Par la suite, le récit s'attache à retarder le moment fatidique où la sombre vérité sera révélée à Tom, de sorte que le piège dans lequel Nikki s'est engagée d'elle-même se referme peu à peu sur elle. Le spectateur, complice de ses mensonges, assiste à la naissance de cette romance vouée à l'échec sitôt que la véritable raison de l'amour de Nikki pour Tom, quelque peu malsaine, sera connue du principal intéressé. Par moments, la narration a tendance à s'essouffler ou tourner un peu en rond, de sorte que l'on attendrait presque avec impatience l'élément de l'intrigue qui viendra troubler cette relation d'apparence si parfaite mais finalement impossible.

Toutefois, les choses s'accélèrent lorsque la fille de Nikki (Jess Weixler) découvre avec horreur le portrait craché de son défunt père en la personne de Tom. Cette scène précède un enchainement d'évènements mieux maitrisé, qui propulse la dernière partie du film vers une dimension plus glauque, un aspect relativement absent auparavant bien que le scénario s'y prête pourtant pleinement. En effet, il aurait été facile pour Arie Posin de faire de The Face of love le récit trop pessimiste d'une femme cédant progressivement à la folie, tentant de ressusciter son mari sans n'avoir plus aucune accroche avec la réalité.

Le réalisateur ne fait pourtant qu'effleurer cette piste, et préfère nous offrir un résultat beaucoup moins sombre, et même teinté d'optimisme. The Face of love bénéficie grandement des performances remarquables d'Annette Bening et d'Ed Harris, et s'avère être un film bouleversant.

 

Vu le 26 Mai 2014, au Club Marbeuf, en VO.

Note de Noodles:

Critique de Tootpadu

Ce n’est sans doute pas par hasard que l’affiche de l’un des plus célèbres films de Alfred Hitchcock apparaît furtivement dans le deuxième long-métrage de Arie Posin. Car Sueurs froides et The Face of love racontent essentiellement la même histoire d’une obsession morbide, qui mêle des fantasmes à un amour sincère jusqu’à ce que la frontière entre le rêve romantique et la dure réalité s’effacent. Les rôles sont toutefois redistribués entre les personnages masculins et féminins, ce qui influe directement sur le ton du film, plus doux et hésitant ici que dans la quête policière que Scottie entreprend pour retrouver sa Madeleine. Néanmoins, le déroulement de l’intrigue, l’apparition de certains personnages secondaires, comme le voisin qui est secrètement amoureux de Nikki, ainsi que l’importance de la peinture, contemplée au musée ou créée chez soi, nous laissent supposer que le réalisateur de ce film touchant est allé chercher un nombre conséquent d’inspirations dans le chef-d’œuvre hitchcockien.

Il est alors d’autant plus notable que le film réussit à trouver son propre point de vue, qui n’est nullement celui du thriller, où le suspense naît de l’avance que le spectateur prend sur le protagoniste, mais pas non plus exactement celui de cette femme qui s’adonne consciemment à un jeu dangereux.

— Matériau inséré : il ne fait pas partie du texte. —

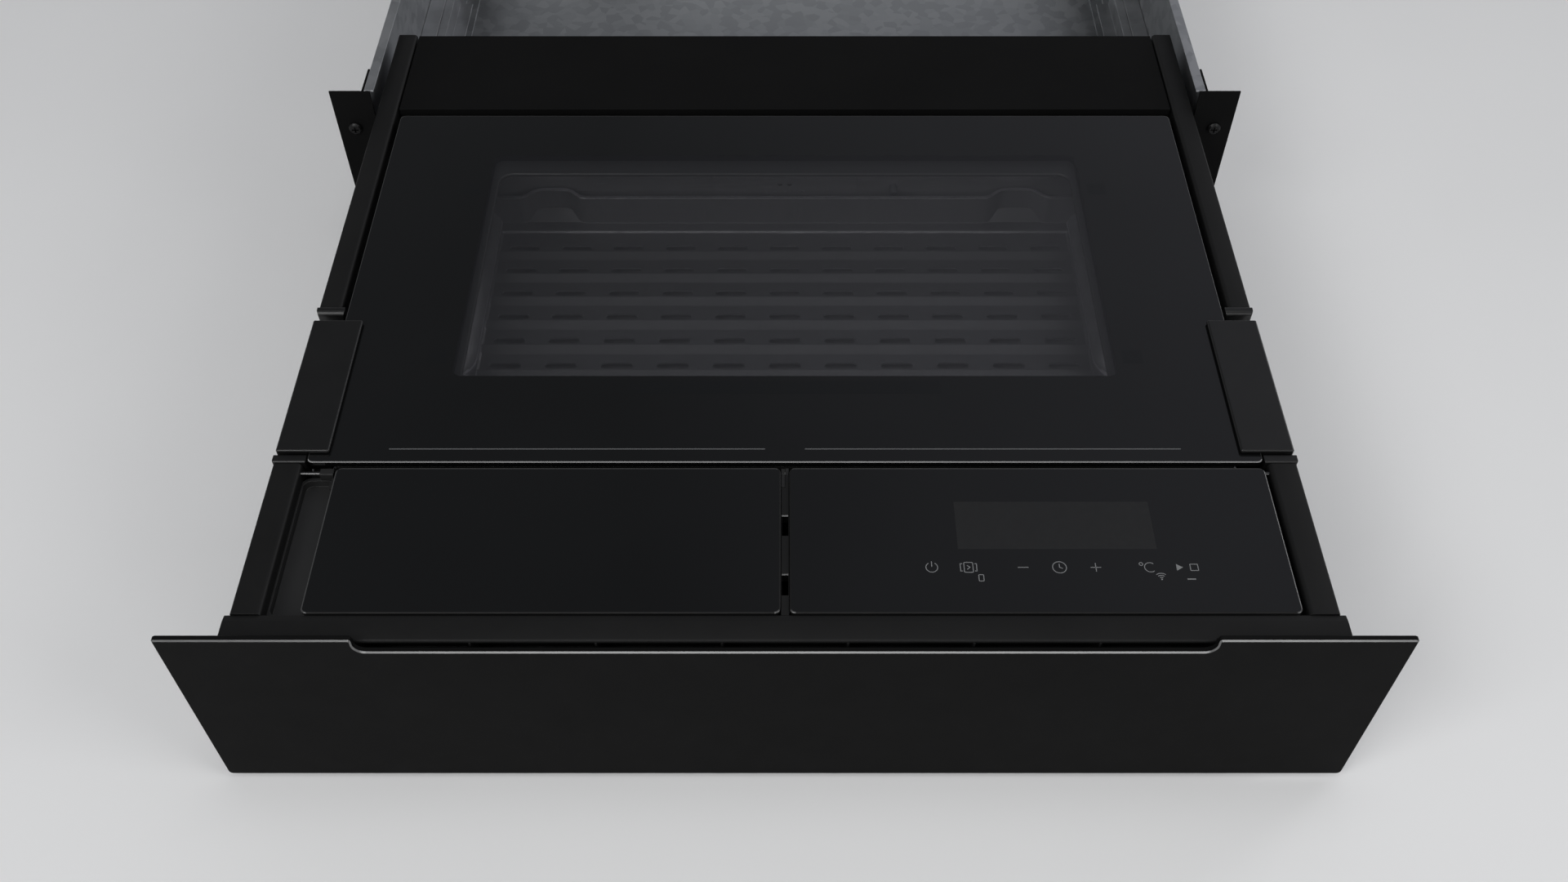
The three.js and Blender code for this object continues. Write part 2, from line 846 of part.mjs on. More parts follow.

Nikki, interprétée magistralement par Annette Bening, n’est presque jamais dupe de la supercherie dans laquelle elle s’embarque de plein gré. Elle sait que cette deuxième chance à l’amour est d’emblée condamnée à l’échec, si elle n’y glisse pas rapidement une part de vérité. La dynamique du couple se démarque d’ailleurs par une maturité qui s’exprime de plus en plus par les tentatives sous forme d’aveux de la part de Tom. On y décèle la possibilité d’un amour profond, peu importent les antécédents qui ont pesé sur le choix de Nikki, mais seulement à condition que cette dernière finisse par jouer cartes sur table. Ce moment fatidique, on l’attend longtemps. Trop longtemps pour qu’il puisse encore sauver une relation bâtie sur le mensonge, mais juste à temps pour mettre Nikki face aux responsabilités qu’a engendré sa décision égoïste.

A l’image du maître Hitchcock, le réalisateur aime apparemment bien brouiller les pistes. Mais ce goût pour l’écart ne se manifeste pas par un récit au fil narratif flou. Il se conjugue au contraire par le biais d’une liberté à l’écart. Celle-ci ose laisser de côté la nécessité incontournable de la révélation des motivations de Nikki, pour mieux esquisser une aventure romantique joliment ordinaire. Nous sommes en effet très loin ici des clichés habituels, si tant est que le cinéma américain a l’habitude d’évoquer l’amour entre des personnes qui ont plus que la trentaine. L’aspect le plus touchant du film – et celui qui est traité avec le plus de doigté – s’avère donc être cette hésitation constante de franchir le pas, pour des raisons diverses selon les participants. Grâce à cette subtilité émotionnelle, qui doit beaucoup au jeu tout en finesse de Bening et de Ed Harris, le film dépasse le stade de simple référence mineure au sommet cinématographique de Hitchcock pour trouver sa propre raison d’être, aussi plaisante que le cadre californien dans lequel se déroule cette histoire faussement tortueuse.